Just a few years ago, Michigan’s Mike Posner was riding high in charts all over the world, topping, amongst others, the UK top 40 with the incendiary ‘I Took A Pill In Ibiza‘. It was a great moment, a million miles away from the many putrid, bland records polluting the airwaves on a painfully consistent basis. It seemed as though we had a huge star in the making. But then it all went eerily quiet.
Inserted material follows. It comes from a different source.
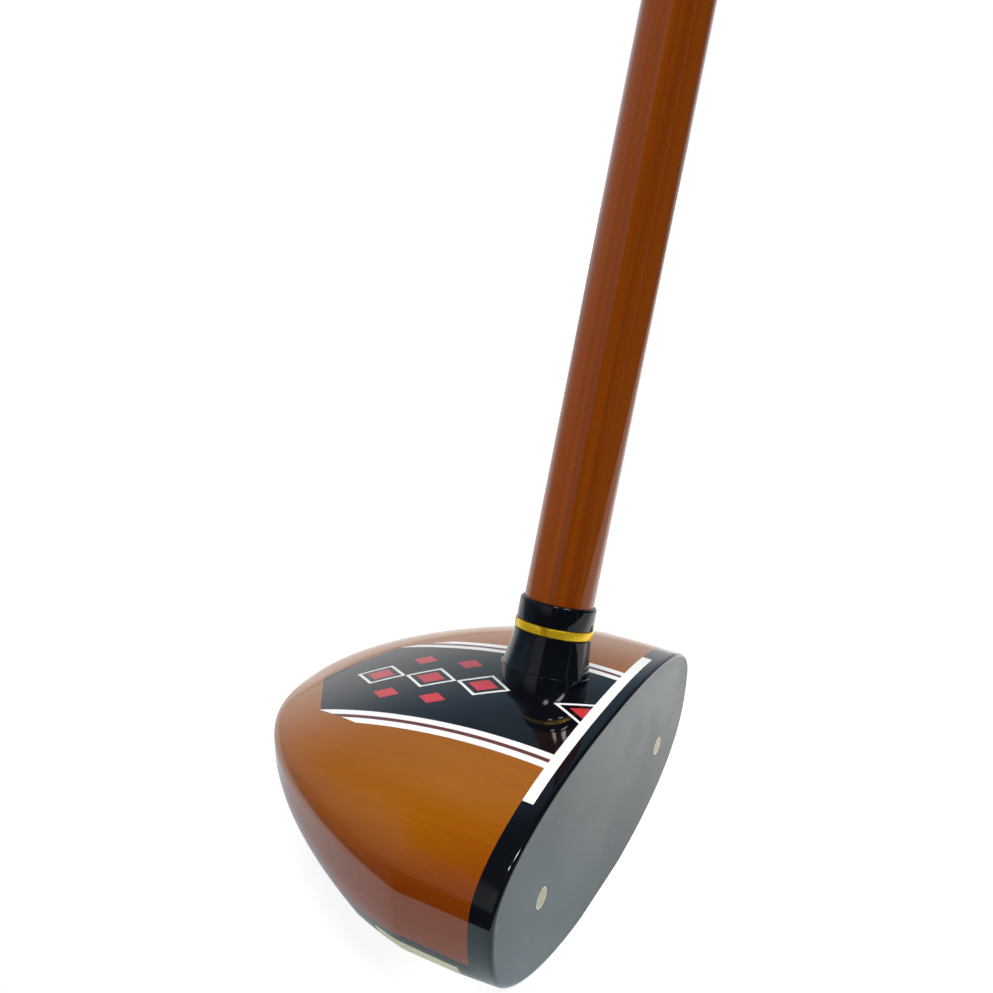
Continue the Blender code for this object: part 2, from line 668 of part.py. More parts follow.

A Real Good Kid is Posner’s third full length album, and focuses upon the sad death of his father in January 2017 (on the 11th, to be precise, so the opening track informs us). This, perhaps, tells the story of the 30 year old’s comparative absence from the public eye in recent times, as the album title would suggest he’s been spending that time looking after his dad. And by God does he bare his soul for all to see here – anyone who’s ever lost a parent will find this record powerful and cathartic to the extreme. All of the confusion, anger and sheer numbness felt in such a situation are compounded intrinsically, and for me, having suffered the deaths of both my dad as a child, and my stepfather in 2005, it’s all too real, BUT, crucially, I can totally relate to how necessary this outpouring of emotion is.
Not that it is in any way a depressing listen. Far from it, in fact, as the bright and breezy pop singalong of ‘Move On‘, or ‘Stuck In The Middle‘ will testify, the latter lying, as it does, somewhere between Bombay Bicycle Club‘s ‘Ivy & Gold‘ and Avicii‘s ‘Wake Me Up‘. It wouldn’t be much of a stretch to interpret such a song as a kind of tribute to the late Swedish superstar, who tragically took his own life in April last year. But elsewhere, there are moments I fear for Mike, and hope that the reflections are rhetorical rather than resigned. Take ‘How It’s Supposed To Be‘ for example, winsome sounding in its ‘Hey There Delilah‘ style melody, but in which Posner muses “I think I’ll die young, with all my broken dreams / I’ve got it figured out, this is the golden key / the day my daddy died, I was down the street / I lost my only friend. People don’t grow on trees.”
Elsewhere, Posner’s vocals often recall Villagers, circa Awayland, or even Beck on the verses to ‘Song About You‘, but the centrepiece of A Real Good Kid is undoubtedly ‘Drip‘. Here we encounter a spoken segment of the highest intensity, that pent up frustration being well and truly unleashed with lyrics like “The truth is, by the time you hear this song, I don’t fucking know if he’s gonna be alive or not“, “I mean, am I the only one here who doesn’t know what the fuck is going on?” and “I worked the last ten years, I’m a multi-millionaire, I’m thirty years old, it’s supposed to all be good. It is NOT FUCKING ALL GOOD!” – this last line is delivered with the same end-of-my-tether extremity as Eminem‘s Stan, shortly before driving his car off the bridge. It’s a sobering, but stirring, moment, yet there’s still room, just a few tracks later, for ‘Perfect‘, a gospel tinged number that begins with some beautiful classical piano similar to that of Ludovico Einaudi but becomes an early morning exorcism of unwanted demons, along the way sounding a bit like Supertramp. In case you hadn’t already figured it out, Mike Posner will NOT be pigeonholed!
I only hope that, in making this excellent record, he has found his mind purified in the knowledge that he has honoured his father, who features on it, in recorded soundbites here and there, in a way that I’m sure his old man would have been glowing with gratitude.
A Real Good Kid is released on 18th January through Island Records.